Literatura
Talento con lencería
Como en estas cuestiones lo mejor es curarse en salud con el respaldo de una opinión femenina, recordaré lo que hace algunos años me dijo de madrugada en su casa de la costa la veterana escritora Kate Sinclair: «La crítica literaria elogia mis actitudes progresistas, mi comportamiento iconoclasta y mi coherencia ideológica, como si se tratase de arduas conquistas de mi inteligencia o fuesen el merecido resultado de mi talento. Jamás desmentiría eso, pero en el fondo me río de la visión tan elevada que tienen de mí. ¿Qué diablos saben ellos acerca de los pasos que he dado hasta llegar a ser lo que soy?» A Kate su prosperidad en el oficio de escribir no le impedía reconocer que «(…) habría preferido mil veces ser una mujer hermosa y seductora antes que ser una pluma brillante.
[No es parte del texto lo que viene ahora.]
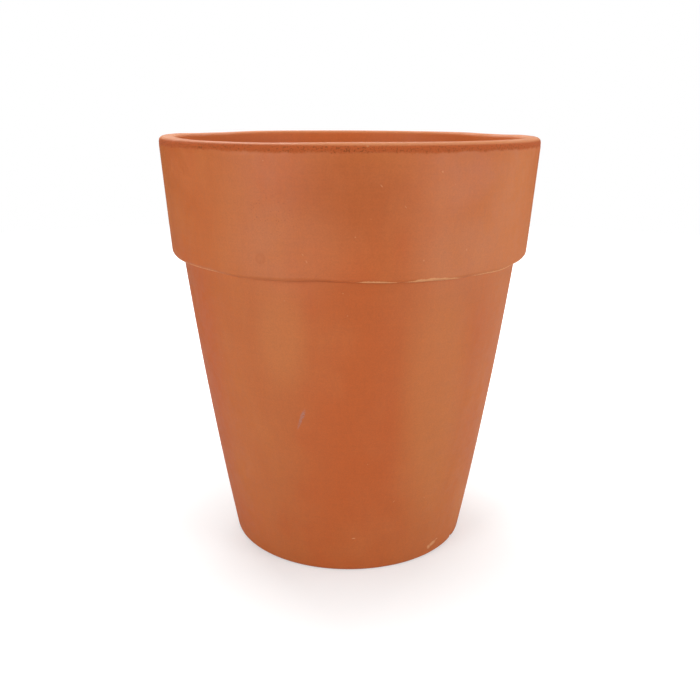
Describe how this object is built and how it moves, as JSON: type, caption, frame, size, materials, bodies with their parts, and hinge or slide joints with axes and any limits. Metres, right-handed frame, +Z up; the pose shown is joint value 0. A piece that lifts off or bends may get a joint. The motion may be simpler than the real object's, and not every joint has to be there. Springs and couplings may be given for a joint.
{
  "type": "terracotta plant pot",
  "caption": "Tall tapered terracotta plant pot with a deep flared collar, a rounded lip and a drain hole in its floor.",
  "frame": {"origin": "centre of the plane that the pot stands on, on the pot's axis", "axes": "+Z up along the pot's axis, from the foot to the mouth; X and Y are any two level directions, because the pot is round"},
  "size_m": [0.24, 0.24, 0.2677],
  "materials": {
    "terracotta": "matte"
  },
  "bodies": {
    "root": {"pot": "terracotta"}
  },
  "joints": []
}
Mi éxito profesional es parte de los estragos que me produjo tener un aspecto físico vulgar. Ignoran que no he llegado aquí persiguiendo la gloria, sino huyendo del espejo. A veces mientras le echo al coche en el cruce de Forest Seagulls la gasolina justa para dar la vuelta y regresar a casa, pienso que esos tipos tan sesudos de la crítica literaria se echarían las manos a la cabeza si supiesen que los elogios que ellos le dedican a mi talento habría preferido que el empleado de la gasolinera se los dedicase a mis piernas». Ahora que cree tener evidencias incontestables de que la situación es irreversible, es cuando Kate Sinclair arremete sin piedad contra el culto al éxito y se lamenta amargamente de no haber cultivado su aspecto físico y maldice «la estupidez que en un momento de mi vida supuso creer a pies juntillas que los hombres iban a caer rendidos ante mis brillantes ideas literarias y ni siquiera sería necesario que les cautivase mi cuerpo». Por si su queja se malograse sin salir de la intimidad de su casa en la costa, Kate reflexionó a través de uno de sus personajes más celebrados, una mujer madura en cuyos labios hizo una personal confesión de su credo: «Hay un creciente y tenaz desprestigio de las emociones primarias por considerar que son impulsos superficiales. No entiendo que en nombre del pensamiento alguien se niegue a creer que a menudo lo más profundo de cualquier persona no ocurre en su alma, sino en su piel. No dudo que a una mujer le resulte agradable que un hombre aspire a conocer su alma, pero, ¡que demonios!, llega un momento en el que echas de menos que no intente averiguar tu ropa interior».